In the previous article I outlined my use of a fixed-odds bet to insure against adverse currency changes in the event of no-deal. I practice betting transparency, so I outline here my use in Q2-3 2019: numbers are given magnitudally to preserve some anonymity. Previous experience of spread-betting some years ago had been scary and counterproductive: lacking any knowledge of movement I could not make a profit and I closed my account in short order after a total three-figure loss. Some years ago I changed four-figures into USD, which was fun but walking around with a thick wad in your back pocket is obviously stupid, so I converted back at zero loss.

So since 2016 I have opened USD and EUR accounts and in Q2-3 2019 I started moving money en-masse, currently totalling low-five-figures in various USD and EUR accounts (gulp!).
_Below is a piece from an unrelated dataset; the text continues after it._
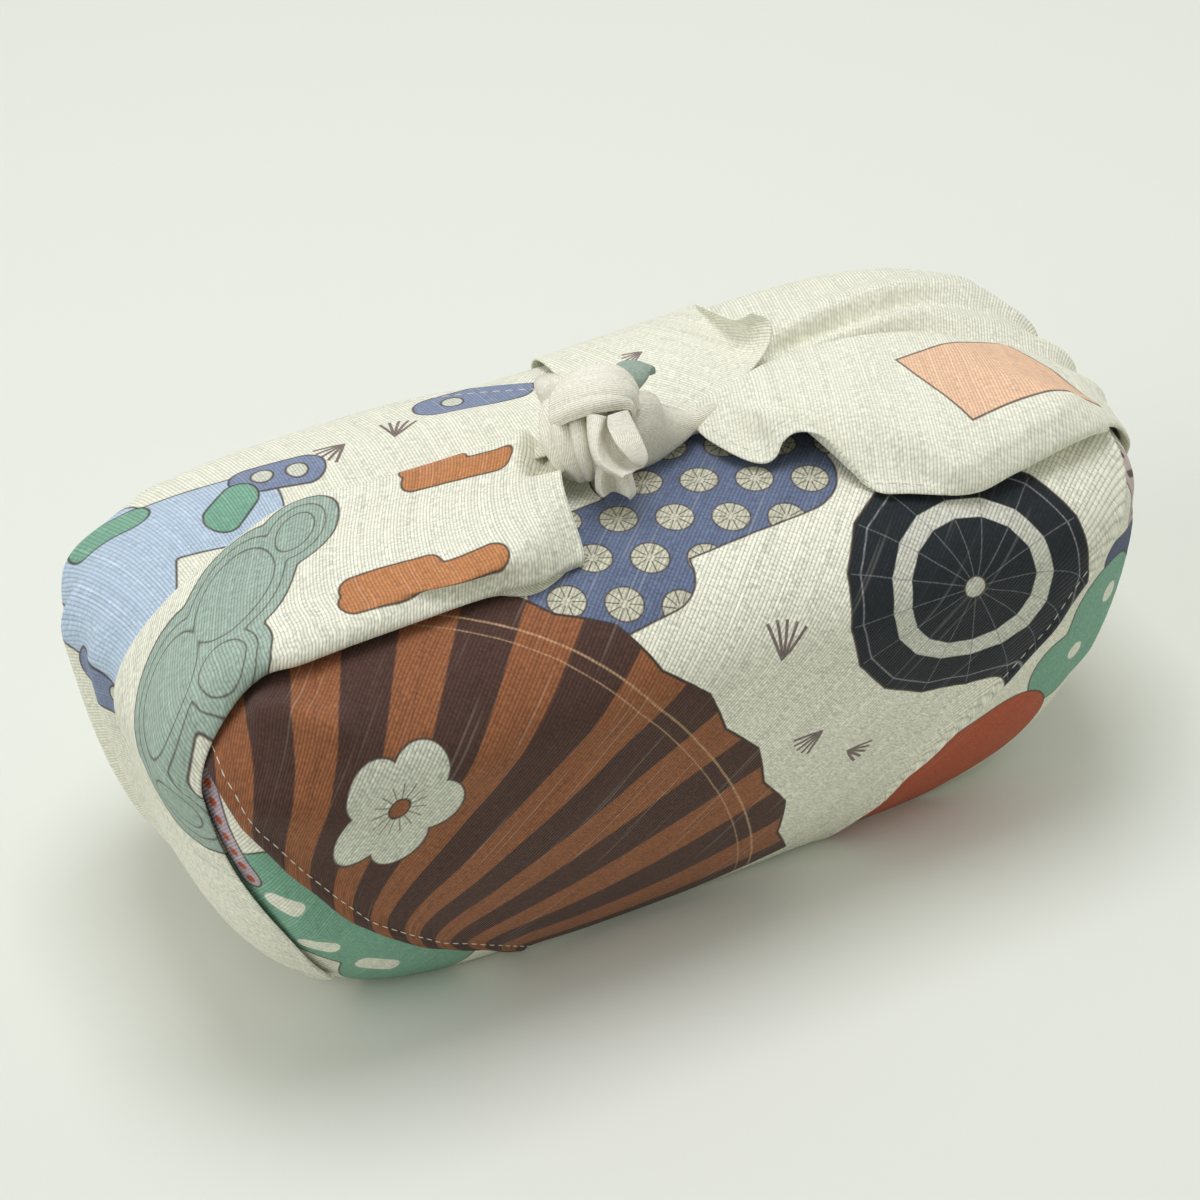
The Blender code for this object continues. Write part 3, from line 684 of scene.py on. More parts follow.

This is personally traumatic: moving large sums of money inspires fear, and lack of any real knowledge about currency movements inspires uncertainty. I deal with this by moving smaller sums at smaller intervals, which normalises the behaviour and reduces the trauma of a Large Event.

Today is September 21st 2019. The rates are 1GBP=1.13EUR and 1GBP=1.24USD. At those rates I have a low-three-figure profit in EUR but a mid-three-figure loss in GBP (converting back incurs an additional conversion cost!).

In the event of Deal, I guess EUR will pass 1.2 and USD will pass 1.3 within 48 hours of the announcement and my losses in GBP will be low-four-figures, at which point I will trade out with alacrity before they settle at over 1.3 and over 1.35 within the month.

In the event of No-Deal, I guess EUR will pass 1 and USD 1.15 within 48 hours before settling at 0.95 and 1.05 within the month: at that point I will remain in as my gains in GBP will be low-four-figures. I will let you know what happens.